THREE: Don’t lean on jargon to cut down on words when space is tight.

Your user role is incorrect. Contact a site administrator.

Maybe we’re getting somewhere here: now I know there’s something I can do about things, which is good.

Then again, maybe we’re not: I still don’t know what my role is, or why it matters. Also, now I’m not sure what a site administrator is, who mine is, or how to contact them.

All the information in this error message is technically entirely correct, but that doesn’t mean it communicates anything useful. If the goal is understanding and resolution, technical accuracy doesn’t always get us there.

“Your account does not have permission to publish posts” doesn’t use the language of the user roles UI, but it does explain what’s gone wrong and I can understand it even if I don’t know what a user role is. And since I understand, I’m also better placed to understand the resolution, even if the message ended here: I can see that I need to get permission.

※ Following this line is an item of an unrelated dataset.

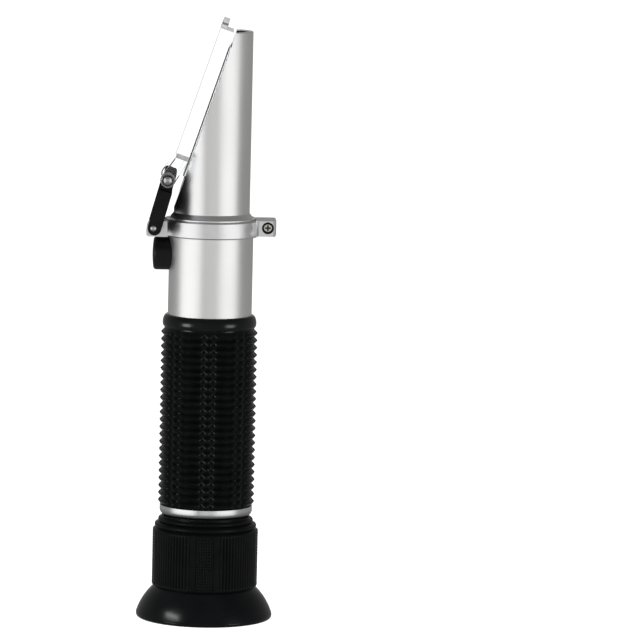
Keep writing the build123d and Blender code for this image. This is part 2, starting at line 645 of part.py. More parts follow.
# ---------------------------------------------------------------- every sub-part, by node name
PARTS = {
    "main_tube": make_main_tube,
    "head_gasket": make_head_gasket,
    "hinge_collar": make_hinge_collar,
    "clamp_screw": make_clamp_screw,
    "clamp_nut": make_clamp_nut,
    "grip_sleeve": make_grip_sleeve,
    "prism_head": make_prism_head,
    "prism": make_prism,
    "prism_seal": make_prism_seal,
    "prism_carrier": make_prism_carrier,
    "light_baffle": make_light_baffle,
    "cover_plate": make_cover_plate,
    "hinge_link": make_hinge_link,
    "hinge_pin": make_hinge_pin,
    "cover_pins": make_cover_pins,
    "calibration_bush": make_calibration_bush,
    "calibration_screw": make_calibration_screw,
    "calibration_cap": make_calibration_cap,
    "objective_cell": make_objective_cell,
    "objective_lens": make_objective_lens,
    "bimetal_strip": make_bimetal_strip,
    "strip_screws": make_strip_screws,
    "strip_rivets": make_strip_rivets,
    "optics_carrier": make_optics_carrier,
    "scale_glass": make_scale_glass,
    "scale_retainer": make_scale_retainer,
    "field_stop": make_field_stop,
    "end_ring": make_end_ring,
    "focus_tube": make_focus_tube,
    "guide_pin": make_guide_pin,
    "lens_barrel": make_lens_barrel,
    "eye_lens": make_eye_lens,
    "lens_spacer": make_lens_spacer,
    "field_lens": make_field_lens,
    "lens_retainer": make_lens_retainer,
    "focus_ring": make_focus_ring,
    "barrel_circlip": make_barrel_circlip,
    "eyecup": make_eyecup,
}


def main():
    os.makedirs("parts", exist_ok=True)
    for name, make in PARTS.items():
        export_step(make(), f"parts/{name}.step")
        print(name)
    print("lower pivot x, z:", LOWER_PIVOT)
    print("upper pivot x, z:", tuple(round(v, 4) for v in UPPER_PIVOT))
    print("link lean, degrees:", round(degrees(LINK_LEAN), 3), "length:", round(LINK_LENGTH, 3))


main()
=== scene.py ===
"""Looks of the handheld refractometer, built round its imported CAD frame.

Metres, +Z up along the optical axis, the prism face and its cover on the -X side.
The moulded grip and the ribbed focus ring are remade here with their full surface pattern;
every other CAD piece keeps its shape and gets a procedural material.
"""
import json
from math import cos, pi, radians, sin, sqrt

import bpy
from mathutils import Matrix, Vector

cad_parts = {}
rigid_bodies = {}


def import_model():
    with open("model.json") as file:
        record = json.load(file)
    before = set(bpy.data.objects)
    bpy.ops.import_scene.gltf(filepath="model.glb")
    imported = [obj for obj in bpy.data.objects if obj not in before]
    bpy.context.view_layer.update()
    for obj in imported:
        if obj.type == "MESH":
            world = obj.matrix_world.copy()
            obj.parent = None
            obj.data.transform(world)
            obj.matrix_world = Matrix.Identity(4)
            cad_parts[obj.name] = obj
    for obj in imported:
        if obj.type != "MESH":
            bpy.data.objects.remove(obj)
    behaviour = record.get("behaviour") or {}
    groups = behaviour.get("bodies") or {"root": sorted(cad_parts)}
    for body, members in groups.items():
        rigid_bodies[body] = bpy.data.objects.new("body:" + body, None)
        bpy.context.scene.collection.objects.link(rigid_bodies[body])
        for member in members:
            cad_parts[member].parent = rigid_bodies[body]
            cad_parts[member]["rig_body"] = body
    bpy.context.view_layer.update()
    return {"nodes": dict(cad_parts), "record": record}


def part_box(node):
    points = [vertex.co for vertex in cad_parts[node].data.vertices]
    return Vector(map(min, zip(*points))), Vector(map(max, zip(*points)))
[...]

Consistency with existing UI language is great, but not when it gets in the way of understanding.

FOUR: Don’t assume people understand where the error came from.

Your user role is incorrect.

It might seem obvious to us that the user got this message when they tried to publish something or change a setting that they don’t have permission for. It might not be so obvious to the user: people click around a lot, especially when we’re unsure how to do something, and we don’t always remember what page or setting we were just looking at (or why!).

A good error message also includes some context that orients the user. “Your account does not have permission to publish posts” reminds them that they were trying to publish a post, and that that’s the particular stumbling block that caused the error.